A 2014 report in the Law & Society Review examined all reports of sexual assault to the Los Angeles Police Department in 2008 and determined somewhere around 4.5 percent of them were found to be false. People again and again drastically overestimate the number of false reports of sexual assault, according to a Brown University article. By far, the majority of these reports pan out.
The coach doesn’t hold any grudges against district officials. They did what they had to do. He’s glad they were willing to follow through and so publicly clear his name for a list of allegations that surpassed those he’d had leveled against him.
But his life still took a profound detour. And he may not ever get back to the route he’d been on.
In an era of teaching shortages, the 20-year veteran coach and teacher hasn’t received a call about any of his applications for district openings. He’s thought about visiting each district where he has applied in-person to tell them about the result of the investigation, in case they’ve been Googling him. He’s also had the thought that maybe, after decades in the field, he might be better off giving up and doing something else — getting a commercial license and becoming a truck driver, maybe.
Pain drags on
He was naïve about how life-changing the accusations would be. He thought, at first, district officials would look into them over the holiday break and, by the time everyone returned to school for the spring semester, he’d be cleared and everything would be back to normal.

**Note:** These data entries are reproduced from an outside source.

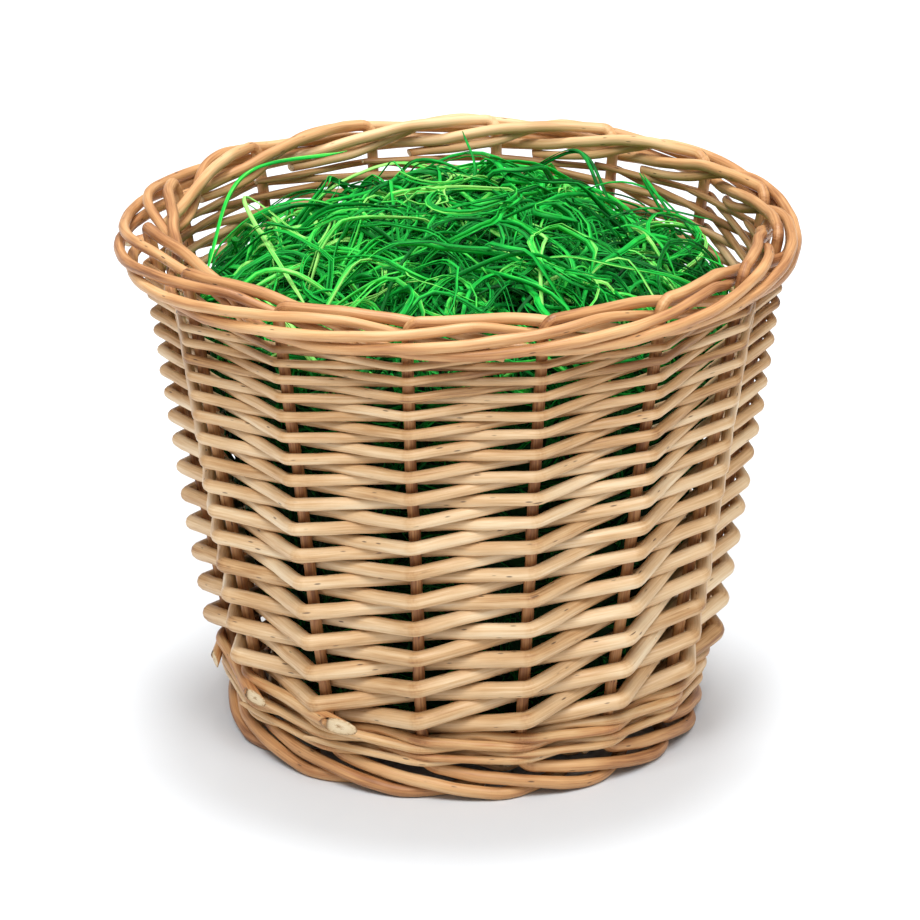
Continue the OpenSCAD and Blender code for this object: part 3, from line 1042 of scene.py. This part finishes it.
def make_wood_wool():
    """The layers of the nest, each with its number of strands and the most that lie in one tuft."""
    rng = random.Random(800)
    layers = {
        "wood_wool_top": tufts(rng, top_strand, 3500, 4),
        "wood_wool_strays": tufts(rng, stray_strand, 320, 3),
        "wood_wool_side": tufts(rng, side_strand, 2600, 5),
        "wood_wool_bottom": tufts(rng, bottom_strand, 650, 5),
    }
    pieces = [ribbons(name, strands, rng) for name, strands in layers.items()]
    loose = [made for spots, light in LOOSE_STRANDS for made in tuft(rng, loose_strand(spots), light, 2)]
    pieces.append(ribbons("wood_wool_loose", loose, rng, widths=(0.6, 0.9)))
    pieces.append(make_core())
    for piece in pieces:
        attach(piece, "filling")
        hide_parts("grass_filling")


# ---------------------------------------------------------------- studio
FLOOR_HALF = 6.0
SKY = 0.44
CAMERA_PLACE = (-0.0019, -2.112, 0.946)
CAMERA_TILT = 21.6
CAMERA_LENS = 215.2


def make_floor():
    mesh = bpy.data.meshes.new("studio_floor")
    corners = [(a * FLOOR_HALF, b * FLOOR_HALF, 0) for a, b in ((-1, -1), (1, -1), (1, 1), (-1, 1))]
    mesh.from_pydata(corners, [], [(0, 1, 2, 3)])
    mesh.materials.append(floor_paint())
    floor = bpy.data.objects.new("studio_floor", mesh)
    bpy.context.scene.collection.objects.link(floor)


def soft_sun(name, azimuth, elevation, spread, power):
    """A wide, even light from far away; the spread is the angle that it fills, in degrees."""
    data = bpy.data.lights.new(name, "SUN")
    data.angle = math.radians(spread)
    data.energy = power
    lamp = bpy.data.objects.new(name, data)
    bpy.context.scene.collection.objects.link(lamp)
    lamp.rotation_euler = (math.radians(90 - elevation), 0, math.radians(azimuth))


def make_light():
    world = bpy.data.worlds.new("studio")
    bpy.context.scene.world = world
    world.use_nodes = True
    sky = world.node_tree.nodes["Background"]
    sky.inputs["Color"].default_value = (1.0, 1.0, 1.0, 1.0)
    sky.inputs["Strength"].default_value = SKY
    soft_sun("key_left", -24, 57, 20, 1.42)
    soft_sun("key_right", 24, 55, 24, 1.25)
    soft_sun("top", 174, 82, 18, 2.45)
    bpy.context.scene.view_settings.view_transform = "Standard"


def make_camera():
    data = bpy.data.cameras.new("camera")
    data.sensor_width = 36
    data.lens = CAMERA_LENS
    data.clip_end = 50
    camera = bpy.data.objects.new("camera", data)
    bpy.context.scene.collection.objects.link(camera)
    camera.location = CAMERA_PLACE
    camera.rotation_euler = (math.radians(90 - CAMERA_TILT), 0, 0)
    bpy.context.scene.camera = camera


make_camera()
make_floor()
make_light()
for i in range(STAKES):
    make_stake(i)
for i in range(STAKES):
    make_weaver(i)
for k in range(WALE_RODS):
    make_wale_rod(k)
for m in range(BASE_STICKS // 2):
    make_through_stick(m)
for m in range(BASE_STICKS // 2):
    make_split_stick(m)
for k in range(2):
    make_base_weaver(k)
make_wood_wool()
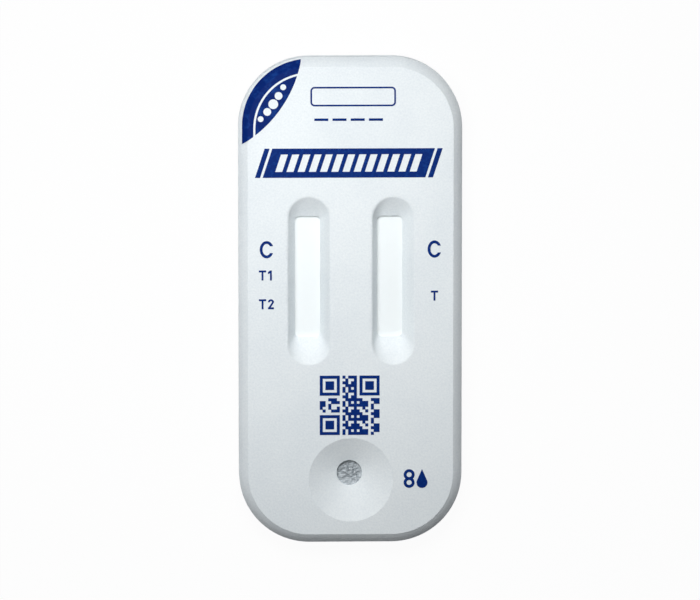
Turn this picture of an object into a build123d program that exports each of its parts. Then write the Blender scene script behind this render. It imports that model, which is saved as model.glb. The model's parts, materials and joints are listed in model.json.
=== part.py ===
from build123d import *
import os
from math import acos, cos, degrees, radians, sin

# A two-channel lateral flow cassette, in millimetres. The origin is at the middle of the underside,
# +Z is up, +Y runs from the sample well towards the absorbent pads, and +X is to the right of that.

# Outside of the closed cassette. Its height is what the strips and the two shells add up to.
body_width = 32.0
body_length = 70.0
corner_radius = 10.1
parting_height = 2.2
parting_chamfer = 0.1
base_edge_radius = 0.8

# Convex edge round the top face: it leaves the face at a crease and ends near the upright wall
edge_inset = 1.3
edge_start_slope = 32.0
edge_end_slope = 60.0

# Walls of the two shells, and the tongue and groove that line them up
side_wall = 1.2
base_floor = 1.1
cover_roof = 1.2
cavity_edge_radius = 0.4
tongue_thickness = 0.5
tongue_height = 0.5
tongue_clearance = 0.05

# Result windows, each at the foot of a scooped recess. Other distances along the cassette are
# from its sample end, or from its far end where the name says so.
window_spacing = 11.78
window_shift_x = -0.23
window_from_middle = 3.38
window_width = 3.7
window_length = 17.54
window_corner_radius = 0.75
window_draft = 0.04
window_boss_wall = 0.85
window_boss_side_run = 0.5
window_boss_end_step = 0.5
window_gap = 0.1
recess_spread = 0.3
recess_shift_x = 0.3
recess_shift_y = -0.41
recess_side_run = 1.135
recess_end_run = 3.3
recess_depth = 1.75
recess_rim_radius = 0.4

# Sample well, at the foot of an off-centre dish
well_radius = 1.83
well_centre_x = -0.15
well_distance = 10.04
well_collar_wall = 1.1
dish_radius = 6.06
dish_shift_x = 0.18
dish_shift_y = -0.86
dish_depth = 1.4
dish_boss_step = 0.6

# Test strips: a card that carries four porous layers, lapped one over the next
strip_width = 4.2
strip_start_distance = 5.5
strip_far_end_distance = 4.5
card_thickness = 0.3
membrane_thickness = 0.15
conjugate_thickness = 0.4
conjugate_length = 8.0
conjugate_under_recess = 0.88
sample_thickness = 0.5
absorbent_thickness = 0.9
absorbent_recess_gap = 0.18
sample_lap = 2.0
conjugate_lap = 2.0
absorbent_lap = 1.7
lap_ramp = 0.4
roof_clearance = 0.15

# Strip beds, guides and stops in the base
bed_height = 1.2
rib_thickness = 0.8
bed_rail_offset = 1.3
cross_rib_count = 6
guide_thickness = 0.6
guide_length = 4.0
guide_clearance = 0.15
guide_end_distance = 2.5
outer_guide_count = 5
inner_guide_count = 3
stop_clearance = 0.2
stop_height = 0.3
sample_rib_count = 4

# Ribs under the roof that hold the laps together
pressure_rib_thickness = 0.8
pressure_rib_margin = 0.2
pressure_rib_end_distance = 1.1
absorbent_rib_count = 3

# Pins of the cover in sockets of the base
pin_radius = 0.75
pin_root_radius = 1.3
pin_tip_chamfer = 0.2
pin_bottom_gap = 0.3
pin_shoulder_gap = 0.1
socket_radius = 1.5
socket_height = 1.5
socket_clearance = 0.02
corner_pin_side_distance = 5.0
corner_pin_end_distance = 6.5
side_pin_side_distance = 3.6
side_pin_end_distance = 21.0
centre_pin_distance = 4.0

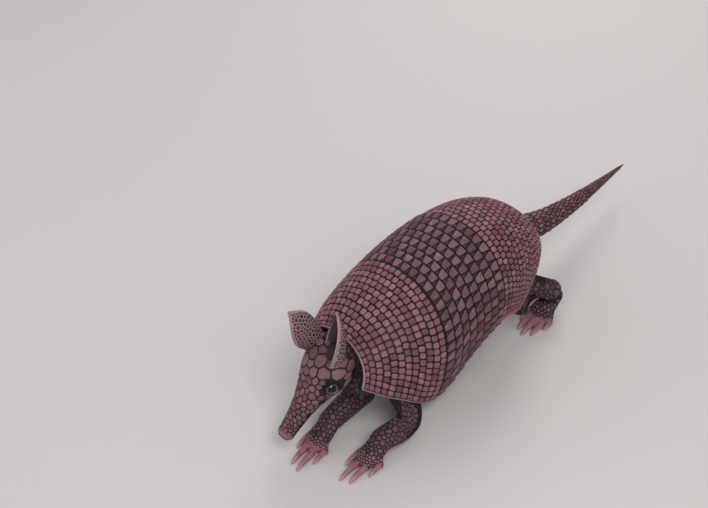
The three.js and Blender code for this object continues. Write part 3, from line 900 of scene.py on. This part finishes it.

Instead, the weeks turned into months. Students at the school took sides amid the gossip surrounding the investigation. And, each night, the coach would stay up long after his wife and son went to bed, blocking numbers and calling police each time he received a threatening call.
He received between six or seven calls each night, he figured, sometimes up to 12. They’d stretch from midnight to 3 a.m. and kept coming from December through mid-February.
In the end, he’d blocked 42 numbers on his phone. He kept track of the count.
Instead of teaching and coaching baseball, he spent his days as a stay-at-home father, cooking and cleaning and spending time with his son and thinking about side hustles and new ways he might coach baseball outside of school.
He dedicated time to figuring out, once the investigation landed on the truth, how he might take down the reams of digital articles and online posts accusing him of terrible acts. He quickly learned that would be impossible.
After months of uncertainty, the coach voluntarily resigned from the district. He didn’t want his shadow hanging over the students he’d come to care about during his four years at the campus. And once the air cleared, he didn’t relish the prospect of returning to the place where he’d been accused.
It meant missing out on a trip to the state baseball tournament with the student-athletes he’d helped develop for four years.
“You have no idea how hard that was,” he said. “You put in four years of work — missing time with your family — and you knew the return was the state trip that you don’t get to make. It was tough.”
For each of the small indignities and the uncertainty and fear he faced while waiting for the investigation to finish, the worst part was the silence. The people who didn’t call or stop by.
He couldn’t communicate with most people about what was happening, how he was feeling or what the future might hold. Aside from his family and his lawyer.
It’s still not clear what’s next. The only certainty is that there’s no going back.
The coach never Googled himself following the allegations he’d been abusive toward a student. It had never occurred to him until a good friend asked him about it.
“He told me, later in life, my son is going to Google my name,” he said. “And he asked me what I’m going to tell him.”
The coach is not sure what he’ll say. But he hopes that if he keeps being a good and dedicated father, when the time comes, maybe those Google results won’t make a difference.